To "take money out of the stock market," you'll have to call your broker or enter an online order to physically sell whatever stock investment you have, be it a mutual fund, exchange-traded fund or individual stock.
Retirement Accounts & Annuities
If you own stock in a retirement account or annuity, you're just as free to sell your positions as if you held them in a regular investment account. However, if you want to pull that money out of the account and put it in your pocket, you may face steep costs. These types of accounts charge income tax on any withdrawals. In most cases, you'll also have to pay a 10 percent penalty if you're under the age of 59 1/2.
Fees & Commissions
Although you can get out of the stock market at any time, it might not always be cost-effective to do so. When you sell a stock or an exchange-traded fund, most brokers charge a commission. If you don't have a lot of money invested, those commissions can be very high on a percentage basis. For example, a full-service brokerage might charge you $100 to sell a stock. If you only have $1,000 invested, you'd be paying a 10 percent commission to get out of the stock market.

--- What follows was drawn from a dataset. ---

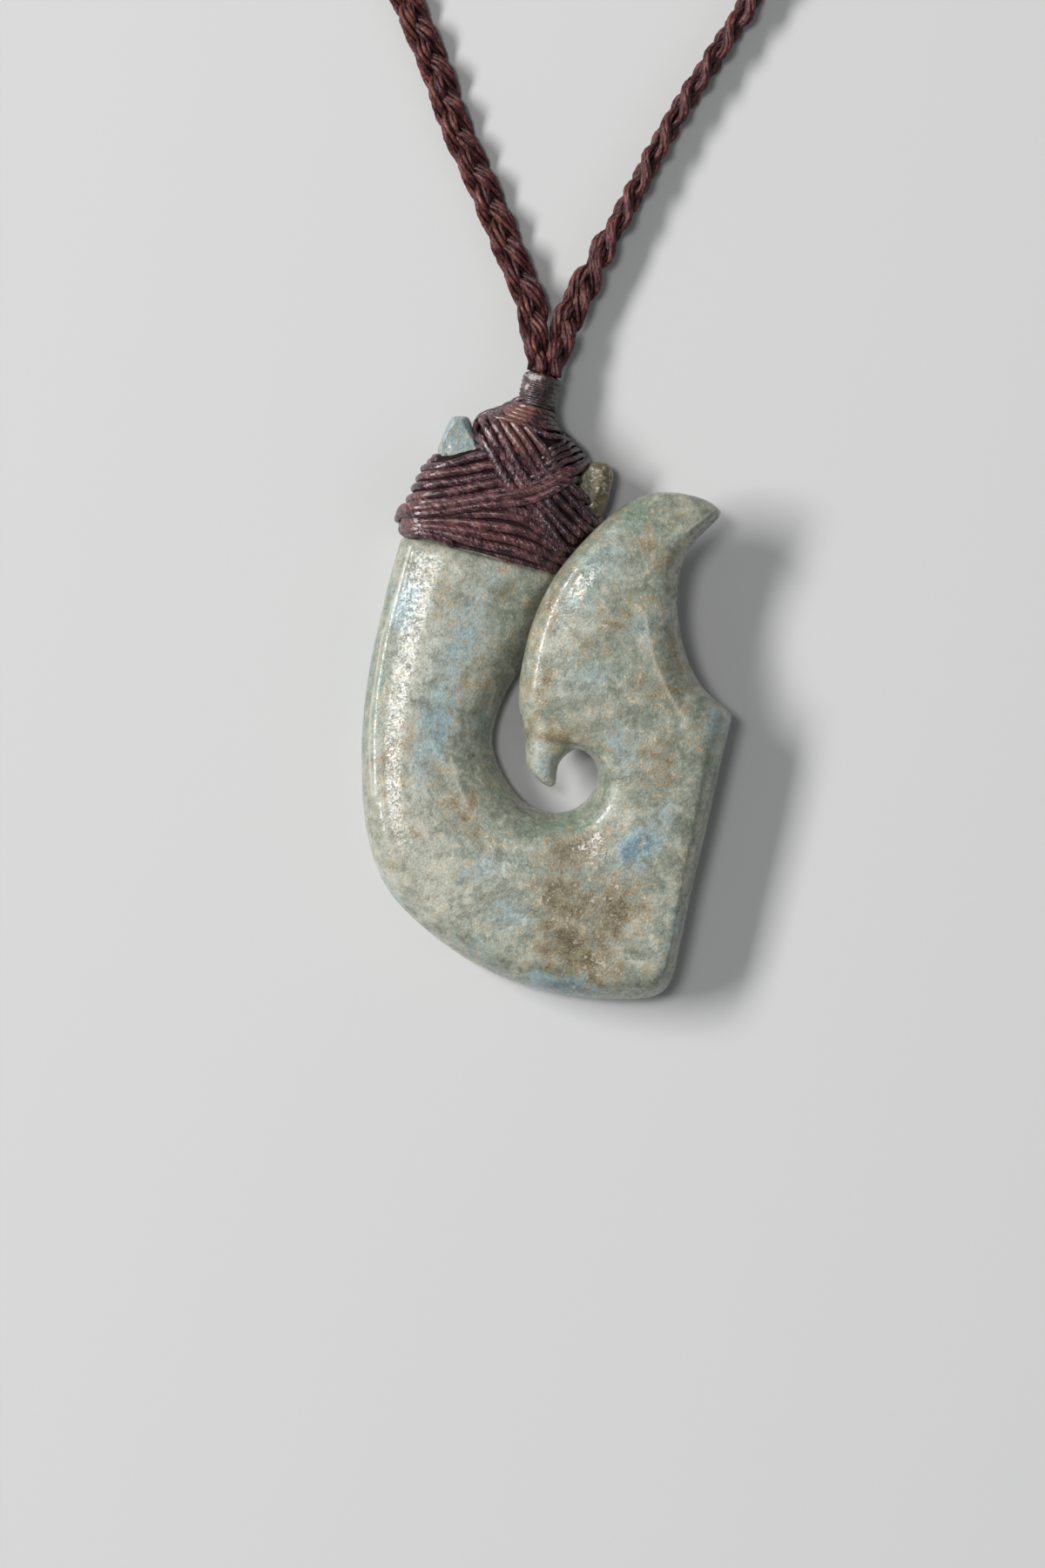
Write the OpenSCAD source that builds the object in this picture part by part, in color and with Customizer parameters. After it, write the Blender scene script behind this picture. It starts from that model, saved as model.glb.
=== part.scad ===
// A hei matau: a fish hook carved from one stone, lashed at its head to a plaited waxed cord.
// It lies on its flat back. +Y runs up the shank, +X from the shank to the point, +Z out of the front.

/* [Hook] */
// Height of the stone, from its lowest edge to the top of the left ear
hook_h = 55.75; // [50:0.25:62]
// Distance over which the back edges are rounded
back_round = 1.2; // [0.6:0.1:1.6]
// Height of the widest line of an edge, as a share of the thickness there
rim_share = 0.42; // [0.3:0.01:0.55]

/* [Lashing] */
// Clear gap between the stone and the thread wound round its head
fit_gap = 0.1; // [0.05:0.01:0.15]

/* [Whipping] */
// Diameter of the dark whipping round the neck of the cord
whip_d = 3.8; // [3.2:0.1:4.2]
// Length of the whipping along the cord
whip_len = 2.8; // [2.4:0.1:3.2]

/* [Braid] */
// Width of the plait across its flat side
braid_w = 3.1; // [2.8:0.1:3.2]
// Thickness of the plait
braid_t = 2.2; // [1.8:0.1:2.2]

/* [Back join] */
// Diameter of the plain wound sleeve that joins the two plaits behind the neck
join_d = 4.4; // [4:0.1:5]
// Length of the sleeve
join_len = 12; // [10:1:16]

/* [Hidden] */

STONE = [0.74, 0.76, 0.70];
LASHING_THREAD = [0.30, 0.14, 0.13];
WHIPPING_THREAD = [0.12, 0.09, 0.09];
BRAID_CORD = [0.38, 0.18, 0.17];

// All tables below are in millimetres on a stone of this height
TABLE_H = 55.75;
k = hook_h / TABLE_H;

// How finely a section is drawn
front_step = 15;
back_step = 30;
crown_points = 3;
hook_steps = 3;
lash_steps = 3;
braid_steps = 2;
braid_sides = 8;
// The flats of the tube, not its corners, stand at the full width and thickness of the plait
flat_share = 1 / cos(180 / braid_sides);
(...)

Some stock mutual funds cost nothing to sell, but others charge fees. In most cases, these so-called "back-end sales charges" decline over time, making it more cost-effective to keep your money in the stock market longer.
Opportunity Cost
Every time you take your money out of the stock market you miss out on any further gains that the market makes, though you also miss out on potential losses as well. If you are a short-term trader, putting money in and taking money out of the market is a regular occurrence. However, to make money as a trader, you've got to know when to take money out and when to reinvest it, which is a hazardous game that even professionals struggle to master. If you're a long-term investor, taking your money out of the market can prevent you from reaching your long-term investment goals, such as saving for retirement or a college education. Your decision to exit the market ultimately depends on your own personal financial situation and goals.